In a statement, Joseph said: “It’s exciting to bring Meg into our orbit. Noah would have been deeply inspired by Meg’s brilliant mind. At this point, she could have gone anywhere but chose to join The Underground Museum because we are deeply committed to giving her voice the space it deserves.”

“It’s exciting to bring Meg into our orbit. Noah would have been deeply inspired by Meg’s brilliant mind. At this point, she could have gone anywhere but chose to join The Underground Museum because we are deeply committed to giving her voice the space it deserves.” — Kahlil Joseph

Announcing the appointments of Onli and Cristina Pacheco, the museum described the introduction of a co-leadership structure as coinciding with “a moment of evolution for The UM, as it deepens its local focus but also extends its vision on a national and international level.”

The Underground Museum remains closed temporarily due to the COVID-19 pandemic. In January, the museum will reopen, after a nearly two-year hiatus, with a long-delayed, special exhibition dedicated to the paintings of Noah Davis, organized by Helen Molesworth. A version of the exhibition first opened at David Zwirner in New York in January 2020 and is currently on view at David Zwirner in London. The presentation is the first solo exhibition of Davis outside the United States.

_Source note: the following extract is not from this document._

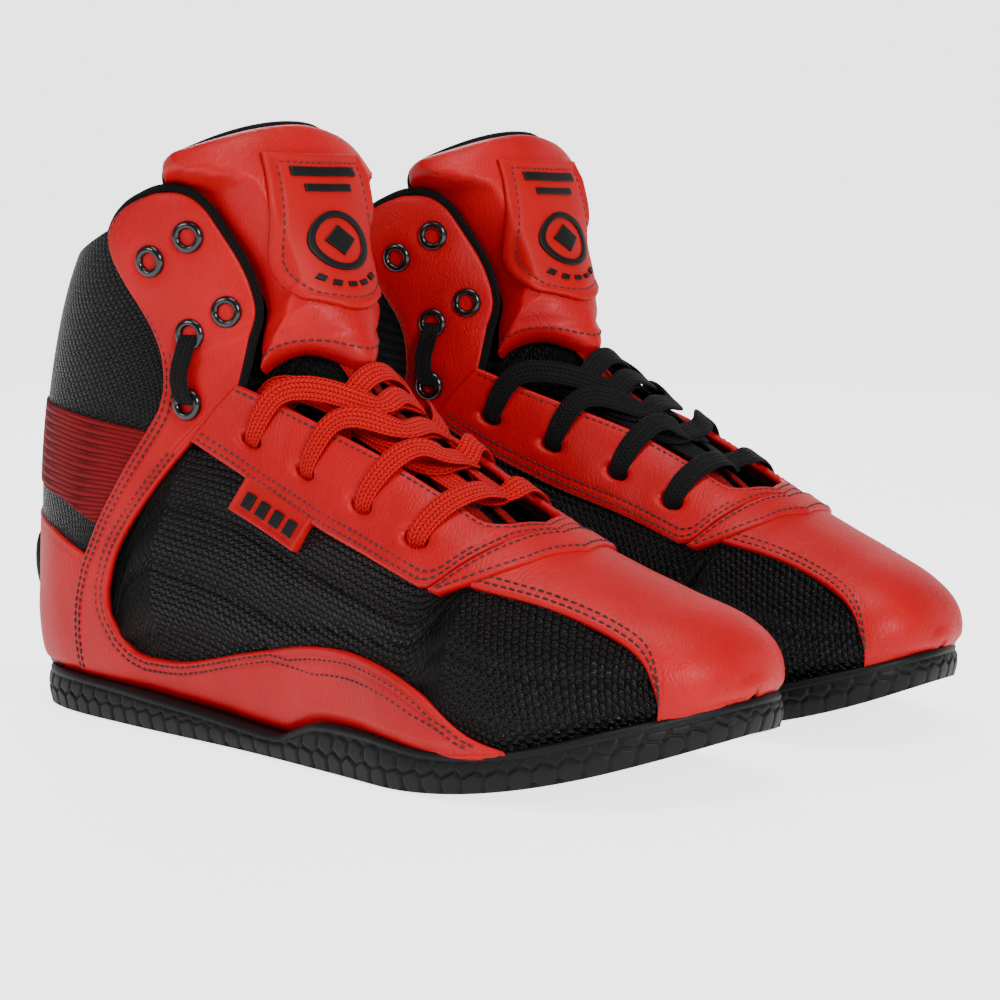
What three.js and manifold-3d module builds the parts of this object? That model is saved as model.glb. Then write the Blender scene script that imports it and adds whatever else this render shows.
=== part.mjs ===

Less than two weeks ago, the museum announced three recipients of the new Noah Davis Prize. Curators Candice Hopkins, Jamillah James, and Thomas Jean Lax are the inaugural winners of the prize supported by the Chanel Culture Fund. Each will receive $25,000 and participate in a curatorial symposium at the museum in spring 2022.

Onli is looking forward to playing a pivotal role in The Underground Museum’s next chapter. In a statement, she said: “The Underground Museum is part of a rich legacy of Los Angeles spaces founded by Black and Brown artists who decentered whiteness and fostered communities of groundbreaking artists. I have been a longtime admirer of The UM and of Noah and Karon’s mission, and am honored to be trusted to co-lead this institution with Cristina. To be doing the work that I love within a museum that aligns with my own ideals of art and community—which are not separate, but intricately connected—is a dream.” CT

 

IMAGE: Portrait of Meg Onli. | Photo by Marcus Maddox

 

BOOKSHELF
The exhibition catalogs “Colored People Time” and “Speech/Acts” accompanied the coinciding exhibitions. “Jessica Vaughn: Our Primary Focus Is to Be Successful” is forthcoming soon. Meanwhile, “Ulysses Jenkins: Without Your Interpretation,” the artist’s first monograph is expected in January.